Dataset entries
▼▼▼
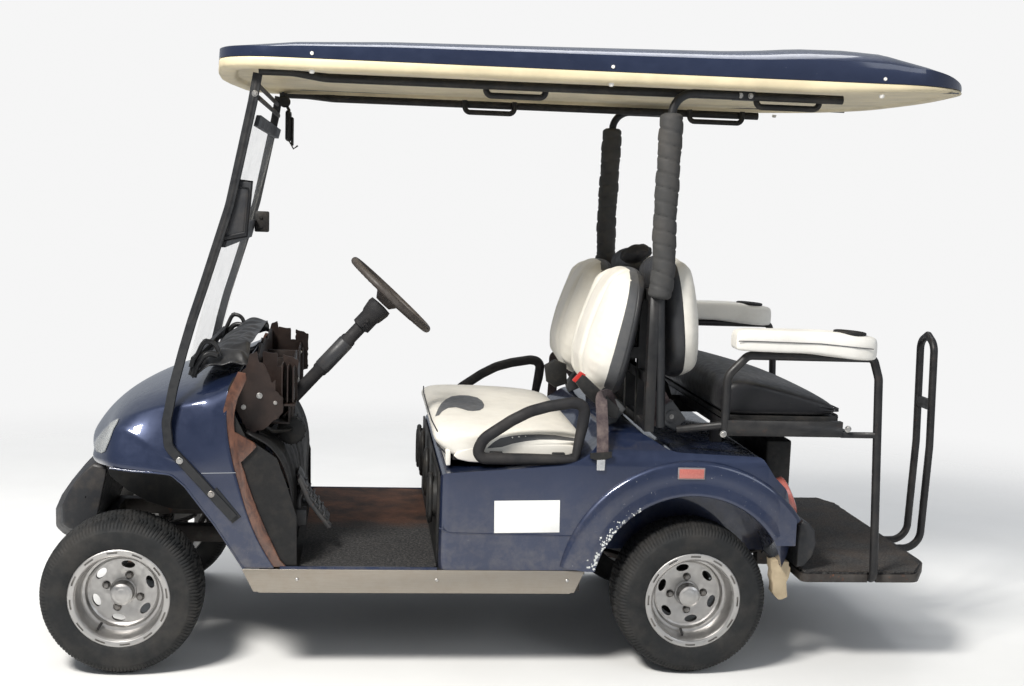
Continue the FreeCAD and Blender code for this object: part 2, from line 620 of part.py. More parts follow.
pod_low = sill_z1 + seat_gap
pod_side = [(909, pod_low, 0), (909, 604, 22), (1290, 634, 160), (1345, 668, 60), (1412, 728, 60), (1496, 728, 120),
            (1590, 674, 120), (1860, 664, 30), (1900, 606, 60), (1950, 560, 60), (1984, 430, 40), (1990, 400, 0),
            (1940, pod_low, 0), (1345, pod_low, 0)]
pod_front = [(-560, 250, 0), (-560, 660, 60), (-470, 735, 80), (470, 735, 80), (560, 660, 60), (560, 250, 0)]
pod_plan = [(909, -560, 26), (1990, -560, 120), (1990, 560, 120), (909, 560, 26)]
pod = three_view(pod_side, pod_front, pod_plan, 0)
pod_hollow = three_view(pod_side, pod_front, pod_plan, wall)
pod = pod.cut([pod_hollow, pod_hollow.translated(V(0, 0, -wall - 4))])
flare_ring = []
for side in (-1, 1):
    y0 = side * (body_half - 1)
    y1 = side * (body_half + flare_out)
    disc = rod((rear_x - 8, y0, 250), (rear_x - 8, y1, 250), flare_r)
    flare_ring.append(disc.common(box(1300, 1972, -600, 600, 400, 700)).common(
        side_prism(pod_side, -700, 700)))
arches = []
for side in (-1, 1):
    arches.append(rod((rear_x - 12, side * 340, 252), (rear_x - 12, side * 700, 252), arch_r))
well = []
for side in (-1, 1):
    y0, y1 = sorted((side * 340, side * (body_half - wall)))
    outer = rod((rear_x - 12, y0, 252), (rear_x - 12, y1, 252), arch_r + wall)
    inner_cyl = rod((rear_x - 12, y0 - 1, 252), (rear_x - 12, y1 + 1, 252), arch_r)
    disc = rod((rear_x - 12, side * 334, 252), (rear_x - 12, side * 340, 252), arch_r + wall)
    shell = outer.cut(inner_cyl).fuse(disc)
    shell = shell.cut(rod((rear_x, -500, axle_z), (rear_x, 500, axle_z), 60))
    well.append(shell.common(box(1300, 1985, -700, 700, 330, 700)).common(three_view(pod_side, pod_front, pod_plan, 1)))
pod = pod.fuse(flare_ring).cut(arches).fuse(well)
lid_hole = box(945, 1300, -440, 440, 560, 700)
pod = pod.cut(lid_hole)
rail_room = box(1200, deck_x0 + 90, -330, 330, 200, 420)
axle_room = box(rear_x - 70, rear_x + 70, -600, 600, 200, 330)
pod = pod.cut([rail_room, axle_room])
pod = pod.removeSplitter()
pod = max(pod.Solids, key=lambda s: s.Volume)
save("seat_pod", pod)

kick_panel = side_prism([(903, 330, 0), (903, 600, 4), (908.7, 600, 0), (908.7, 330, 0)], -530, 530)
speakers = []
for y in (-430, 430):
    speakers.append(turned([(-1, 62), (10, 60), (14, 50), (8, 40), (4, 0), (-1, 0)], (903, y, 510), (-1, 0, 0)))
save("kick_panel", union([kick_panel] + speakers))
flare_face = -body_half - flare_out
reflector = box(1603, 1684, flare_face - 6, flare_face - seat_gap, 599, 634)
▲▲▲
▼▼▼
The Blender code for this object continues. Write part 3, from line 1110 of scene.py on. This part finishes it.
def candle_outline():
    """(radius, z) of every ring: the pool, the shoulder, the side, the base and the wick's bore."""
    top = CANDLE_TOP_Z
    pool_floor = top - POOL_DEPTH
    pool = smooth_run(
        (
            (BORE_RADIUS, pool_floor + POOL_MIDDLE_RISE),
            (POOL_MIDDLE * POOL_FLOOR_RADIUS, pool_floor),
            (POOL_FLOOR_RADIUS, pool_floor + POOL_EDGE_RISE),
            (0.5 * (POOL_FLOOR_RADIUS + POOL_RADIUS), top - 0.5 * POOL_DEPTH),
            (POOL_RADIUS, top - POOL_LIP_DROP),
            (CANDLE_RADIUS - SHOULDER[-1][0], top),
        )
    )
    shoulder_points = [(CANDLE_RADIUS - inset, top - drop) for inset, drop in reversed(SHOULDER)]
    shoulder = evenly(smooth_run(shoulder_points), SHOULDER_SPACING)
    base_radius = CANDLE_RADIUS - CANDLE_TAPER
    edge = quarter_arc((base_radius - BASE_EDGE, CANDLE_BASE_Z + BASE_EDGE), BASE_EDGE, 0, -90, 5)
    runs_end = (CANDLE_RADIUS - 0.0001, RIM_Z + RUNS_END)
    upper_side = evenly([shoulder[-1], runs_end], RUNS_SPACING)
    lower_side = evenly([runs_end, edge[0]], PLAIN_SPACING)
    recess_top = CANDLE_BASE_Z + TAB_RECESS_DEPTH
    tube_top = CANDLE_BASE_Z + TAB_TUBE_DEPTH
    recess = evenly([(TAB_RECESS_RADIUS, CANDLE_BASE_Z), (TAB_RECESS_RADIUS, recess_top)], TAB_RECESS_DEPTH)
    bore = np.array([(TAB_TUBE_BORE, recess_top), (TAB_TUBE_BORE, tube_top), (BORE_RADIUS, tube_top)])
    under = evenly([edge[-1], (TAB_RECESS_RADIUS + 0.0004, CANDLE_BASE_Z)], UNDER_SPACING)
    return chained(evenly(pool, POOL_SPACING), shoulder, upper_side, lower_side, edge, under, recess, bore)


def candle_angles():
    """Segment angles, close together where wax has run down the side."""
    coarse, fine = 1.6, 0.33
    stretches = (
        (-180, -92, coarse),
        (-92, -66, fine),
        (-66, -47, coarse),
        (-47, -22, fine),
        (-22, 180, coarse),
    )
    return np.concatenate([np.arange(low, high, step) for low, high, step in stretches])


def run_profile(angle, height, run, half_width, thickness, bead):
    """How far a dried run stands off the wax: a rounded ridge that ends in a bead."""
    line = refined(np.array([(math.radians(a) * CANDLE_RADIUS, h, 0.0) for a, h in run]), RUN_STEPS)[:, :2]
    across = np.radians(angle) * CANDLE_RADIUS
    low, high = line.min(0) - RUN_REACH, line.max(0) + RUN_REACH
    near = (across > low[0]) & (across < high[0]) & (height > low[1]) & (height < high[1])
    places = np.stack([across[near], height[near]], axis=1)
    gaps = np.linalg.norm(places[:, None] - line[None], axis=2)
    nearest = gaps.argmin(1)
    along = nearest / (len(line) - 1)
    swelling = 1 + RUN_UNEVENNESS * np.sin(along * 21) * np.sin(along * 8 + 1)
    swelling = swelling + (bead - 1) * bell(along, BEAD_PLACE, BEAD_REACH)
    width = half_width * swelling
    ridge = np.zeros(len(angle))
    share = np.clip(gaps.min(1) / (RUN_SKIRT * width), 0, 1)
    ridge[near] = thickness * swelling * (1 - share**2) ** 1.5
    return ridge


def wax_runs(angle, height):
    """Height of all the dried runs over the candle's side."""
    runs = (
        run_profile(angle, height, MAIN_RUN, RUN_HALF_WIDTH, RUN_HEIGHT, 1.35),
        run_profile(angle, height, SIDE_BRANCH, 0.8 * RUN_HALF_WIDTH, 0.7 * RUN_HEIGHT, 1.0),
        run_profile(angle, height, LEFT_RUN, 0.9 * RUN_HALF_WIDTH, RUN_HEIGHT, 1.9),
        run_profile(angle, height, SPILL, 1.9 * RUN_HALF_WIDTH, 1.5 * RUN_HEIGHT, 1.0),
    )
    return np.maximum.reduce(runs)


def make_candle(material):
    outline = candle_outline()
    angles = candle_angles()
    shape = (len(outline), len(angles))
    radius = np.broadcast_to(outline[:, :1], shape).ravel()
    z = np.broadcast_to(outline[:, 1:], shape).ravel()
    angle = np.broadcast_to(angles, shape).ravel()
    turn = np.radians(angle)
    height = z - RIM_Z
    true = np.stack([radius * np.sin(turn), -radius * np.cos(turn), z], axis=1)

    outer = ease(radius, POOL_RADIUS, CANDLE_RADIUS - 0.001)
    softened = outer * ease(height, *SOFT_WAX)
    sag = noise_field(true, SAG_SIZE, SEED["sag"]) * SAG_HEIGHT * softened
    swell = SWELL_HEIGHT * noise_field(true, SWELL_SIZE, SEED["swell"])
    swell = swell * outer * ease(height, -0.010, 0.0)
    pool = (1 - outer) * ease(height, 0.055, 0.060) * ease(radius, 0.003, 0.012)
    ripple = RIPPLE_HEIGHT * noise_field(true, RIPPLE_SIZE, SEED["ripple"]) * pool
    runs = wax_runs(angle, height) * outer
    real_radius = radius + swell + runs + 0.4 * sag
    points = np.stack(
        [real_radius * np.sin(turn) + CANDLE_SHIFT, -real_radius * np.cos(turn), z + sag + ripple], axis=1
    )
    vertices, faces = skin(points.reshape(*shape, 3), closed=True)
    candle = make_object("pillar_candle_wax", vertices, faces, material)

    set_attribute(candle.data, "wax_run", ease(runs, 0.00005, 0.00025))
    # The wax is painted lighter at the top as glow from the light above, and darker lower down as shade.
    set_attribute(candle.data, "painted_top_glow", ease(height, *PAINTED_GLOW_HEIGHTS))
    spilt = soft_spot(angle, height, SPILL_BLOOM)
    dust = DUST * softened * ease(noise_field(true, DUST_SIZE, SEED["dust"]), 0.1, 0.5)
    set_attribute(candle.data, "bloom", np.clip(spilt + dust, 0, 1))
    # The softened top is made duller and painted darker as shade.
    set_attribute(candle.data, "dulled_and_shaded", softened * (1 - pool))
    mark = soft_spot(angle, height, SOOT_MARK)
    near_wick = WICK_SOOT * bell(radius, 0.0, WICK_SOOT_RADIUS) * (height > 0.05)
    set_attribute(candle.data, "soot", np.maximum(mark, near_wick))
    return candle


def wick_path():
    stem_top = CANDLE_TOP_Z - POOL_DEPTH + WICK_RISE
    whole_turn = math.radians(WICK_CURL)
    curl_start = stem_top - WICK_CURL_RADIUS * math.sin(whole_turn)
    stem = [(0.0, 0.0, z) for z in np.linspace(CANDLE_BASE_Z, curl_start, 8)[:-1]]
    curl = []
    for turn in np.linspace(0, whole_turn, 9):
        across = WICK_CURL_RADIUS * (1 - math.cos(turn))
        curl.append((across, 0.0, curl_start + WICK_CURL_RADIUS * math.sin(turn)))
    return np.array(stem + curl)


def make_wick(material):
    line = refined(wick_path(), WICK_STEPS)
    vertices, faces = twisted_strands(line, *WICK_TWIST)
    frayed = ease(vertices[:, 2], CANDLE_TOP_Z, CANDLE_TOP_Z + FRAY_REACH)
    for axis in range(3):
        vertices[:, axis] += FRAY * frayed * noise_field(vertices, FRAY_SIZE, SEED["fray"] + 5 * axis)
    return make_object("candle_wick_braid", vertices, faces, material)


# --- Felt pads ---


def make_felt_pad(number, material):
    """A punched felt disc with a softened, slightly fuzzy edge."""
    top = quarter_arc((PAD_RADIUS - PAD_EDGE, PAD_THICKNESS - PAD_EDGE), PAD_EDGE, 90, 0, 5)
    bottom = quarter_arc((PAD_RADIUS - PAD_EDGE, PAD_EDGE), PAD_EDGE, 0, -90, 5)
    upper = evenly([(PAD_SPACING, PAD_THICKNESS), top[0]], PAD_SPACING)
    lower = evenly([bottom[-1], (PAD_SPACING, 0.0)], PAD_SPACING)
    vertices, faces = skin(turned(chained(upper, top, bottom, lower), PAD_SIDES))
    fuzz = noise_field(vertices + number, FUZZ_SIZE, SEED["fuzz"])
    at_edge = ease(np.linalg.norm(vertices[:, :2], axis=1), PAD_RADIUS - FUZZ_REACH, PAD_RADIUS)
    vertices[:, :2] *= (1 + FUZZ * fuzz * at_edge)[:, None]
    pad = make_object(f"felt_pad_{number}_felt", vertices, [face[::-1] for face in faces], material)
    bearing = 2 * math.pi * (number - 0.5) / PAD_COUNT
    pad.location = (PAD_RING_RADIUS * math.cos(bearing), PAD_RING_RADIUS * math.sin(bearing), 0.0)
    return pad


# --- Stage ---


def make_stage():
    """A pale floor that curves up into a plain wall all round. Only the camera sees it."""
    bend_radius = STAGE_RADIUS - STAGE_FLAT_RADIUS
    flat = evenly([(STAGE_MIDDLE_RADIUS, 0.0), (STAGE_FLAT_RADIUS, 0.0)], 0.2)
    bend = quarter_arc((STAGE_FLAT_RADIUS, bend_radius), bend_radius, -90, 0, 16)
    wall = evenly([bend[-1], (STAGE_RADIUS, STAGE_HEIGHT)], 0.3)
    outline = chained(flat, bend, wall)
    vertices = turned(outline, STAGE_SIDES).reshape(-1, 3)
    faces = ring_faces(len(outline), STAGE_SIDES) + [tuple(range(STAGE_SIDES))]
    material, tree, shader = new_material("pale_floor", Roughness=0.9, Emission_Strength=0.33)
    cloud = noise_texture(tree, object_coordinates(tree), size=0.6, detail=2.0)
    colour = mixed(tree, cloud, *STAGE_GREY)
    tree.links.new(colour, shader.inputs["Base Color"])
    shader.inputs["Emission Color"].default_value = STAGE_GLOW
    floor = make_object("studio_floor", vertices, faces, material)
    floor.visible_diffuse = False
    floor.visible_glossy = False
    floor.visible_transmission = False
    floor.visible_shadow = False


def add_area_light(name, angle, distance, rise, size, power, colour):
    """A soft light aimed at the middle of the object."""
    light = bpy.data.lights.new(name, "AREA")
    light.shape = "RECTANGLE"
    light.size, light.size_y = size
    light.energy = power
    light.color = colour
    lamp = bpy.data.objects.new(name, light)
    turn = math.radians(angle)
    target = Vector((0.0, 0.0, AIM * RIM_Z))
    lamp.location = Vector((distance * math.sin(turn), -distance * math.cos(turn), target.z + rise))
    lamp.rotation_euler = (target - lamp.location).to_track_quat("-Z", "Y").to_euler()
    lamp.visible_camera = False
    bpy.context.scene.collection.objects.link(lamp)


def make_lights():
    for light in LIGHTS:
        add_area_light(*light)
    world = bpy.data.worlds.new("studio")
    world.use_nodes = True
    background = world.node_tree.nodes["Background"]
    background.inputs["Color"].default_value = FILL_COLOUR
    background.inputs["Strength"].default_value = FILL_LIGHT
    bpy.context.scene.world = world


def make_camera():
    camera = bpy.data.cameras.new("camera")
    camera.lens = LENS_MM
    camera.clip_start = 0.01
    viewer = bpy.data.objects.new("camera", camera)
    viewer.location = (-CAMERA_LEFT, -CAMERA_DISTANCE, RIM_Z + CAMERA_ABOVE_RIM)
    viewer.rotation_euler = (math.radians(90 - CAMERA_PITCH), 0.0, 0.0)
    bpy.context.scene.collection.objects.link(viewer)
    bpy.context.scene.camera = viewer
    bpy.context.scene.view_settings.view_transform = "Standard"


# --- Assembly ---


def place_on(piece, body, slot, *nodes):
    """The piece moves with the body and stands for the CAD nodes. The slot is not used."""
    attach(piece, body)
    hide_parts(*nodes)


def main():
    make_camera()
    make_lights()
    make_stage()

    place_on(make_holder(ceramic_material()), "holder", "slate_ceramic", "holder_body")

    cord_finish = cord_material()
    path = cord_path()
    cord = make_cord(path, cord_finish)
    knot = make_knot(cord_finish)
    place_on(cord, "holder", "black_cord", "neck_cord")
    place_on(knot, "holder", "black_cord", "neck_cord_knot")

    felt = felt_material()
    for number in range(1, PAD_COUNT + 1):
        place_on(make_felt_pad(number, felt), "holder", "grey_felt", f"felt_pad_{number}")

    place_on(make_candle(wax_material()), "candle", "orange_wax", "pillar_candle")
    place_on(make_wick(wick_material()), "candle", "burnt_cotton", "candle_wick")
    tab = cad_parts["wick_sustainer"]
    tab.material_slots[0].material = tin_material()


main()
▲▲▲
## What the exercise asks
Wherever a line in the data above holds "piece", copy that line.

## Solution to this task
def place_on(piece, body, slot, *nodes):
    """The piece moves with the body and stands for the CAD nodes. The slot is not used."""
    attach(piece, body)